Naturally, Doctor Who fans—who already do not, despite being fans of a show whose title is a literal mystery, cope well with not knowing things, and, in anniversary years especially, are very fond of setting expectations stratospherically high—have taken this vagueness, and run with it to the end of time itself and back. Perhaps even more so, impacted by similarly vague, yet ominous teases from showrunner Russell T. Davies that “Wild Blue Yonder” will be “The Secret One” of the trio, and star David Tennant adding that it “is unlike any Doctor Who episode ever.” So what are they doing? Expecting perhaps anything and everything to happen on Saturday night.
Some have speculated that the mysterious location the Doctor and Donna are whisked off to is, somehow, the insides of another TARDIS, explaining why their own TARDIS apparently runs off during the course of the episode, leaving the duo stranded. Others have, naturally, assumed that because this is an anniversary episode, we could meet returning familiar faces like past companions (Carol Anne Ford’s Susan is a popular choice, for some reason), or even previous Doctors—like Matt Smith, who recently made a big to-do at a convention appearance that he hadn’t been contacted about the 60th anniversary at all. Davies has also teased that the episode will somehow touch on two of Chris Chibnall’s most controversial additions to canon, the Doctor’s true origins in “The Timeless Child,” and the universe-destroying events of “The Flux,” that the episode could either take us back to Gallifrey, the Doctor’s true home beyond it, or even outside of the boundaries of space and time.
But perhaps the wildest of, well, “Wild Blue Yonder” theories suggests that the episode is a multi-Doctor special… but, from our perspective and that of the Doctor and Donna’s, one featuring a future Doctor, more specifically, Ncuti Gatwa’s rapidly incoming 15th Doctor and his new companion Ruby, who we’re already anticipating meeting on Christmas Day. On Doctor Who’s anniversary itself, November 23, the BBC released a trailer delivering “60 seconds of Doctor Who in 60 years,” which climaxed with a shot of the 15th Doctor and Ruby running down a spacey-looking corridor that looks vaguely similar to some of the darker shots we’ve seen from “Wild Blue Yonder.” What if the Doctor is literally running from his recent past, trying to avoid crossing timestreams when he, presumably, already knows why his old face returned for a little bit?
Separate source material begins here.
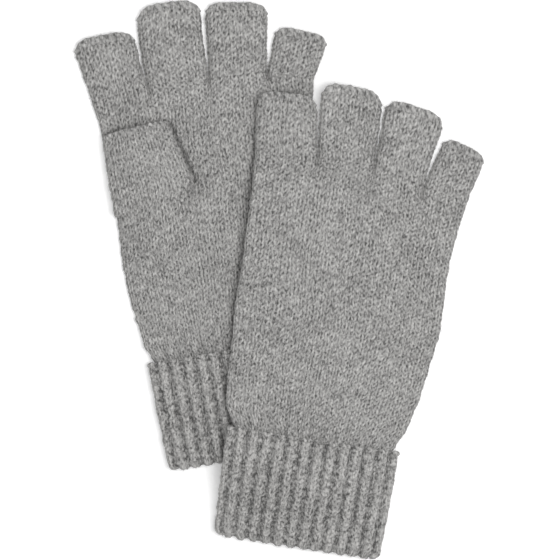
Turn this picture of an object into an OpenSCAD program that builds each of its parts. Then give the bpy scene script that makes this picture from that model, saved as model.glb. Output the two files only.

Of course, given the strange fates that brought the Doctor and Donna together again, meeting a future self could certainly be up there on the mysterious destinies. It would be something Doctor Who’s never done before—a twist on the traditional anniversary hope for a multi-Doctor story, but doing it to introduce us to a new Doctor a little earlier than planned, kind of like how Steven Moffat introduced Jenna Coleman in “Asylum of the Daleks” and then “The Snowmen” as a plot thread tying into the eventual arrival of her as full-time companion Clara. And of course, what else could get the TARDIS to run away and freak out with its Hostile Action Displacement System than the presence of another version of the Doctor it didn’t expect to find during a crash landing? If you think about it long enough, it kind of starts making sense.
Which is likely to mean that we’re all just a bit overexcited by new Doctor Who after over a year of anticipation, and now can’t even wait seven days between doses of adventures in Time and Space—and, given a sudden drought of new information, Doctor Who fans are filling the void with anything and everything and willing it into potential existence. Maybe. After I was like “oh it’s a very ridiculous fan theory that Doctor Who would bring back David Tennant, and as a brand new incarnation not even the 10th Doctor” when rumors swirled last year and then that that turned out to be exactly what happened, I’m inclined to let a fandom high on its timey-wimey supply run wild with speculation for a bit before definitively expecting otherwise.
Either way, we’ll definitely find out what’s up with “Wild Blue Yonder” in just three more days, when it hits BBC One in the UK and Ireland, and Disney+ worldwide, this Saturday, December 2.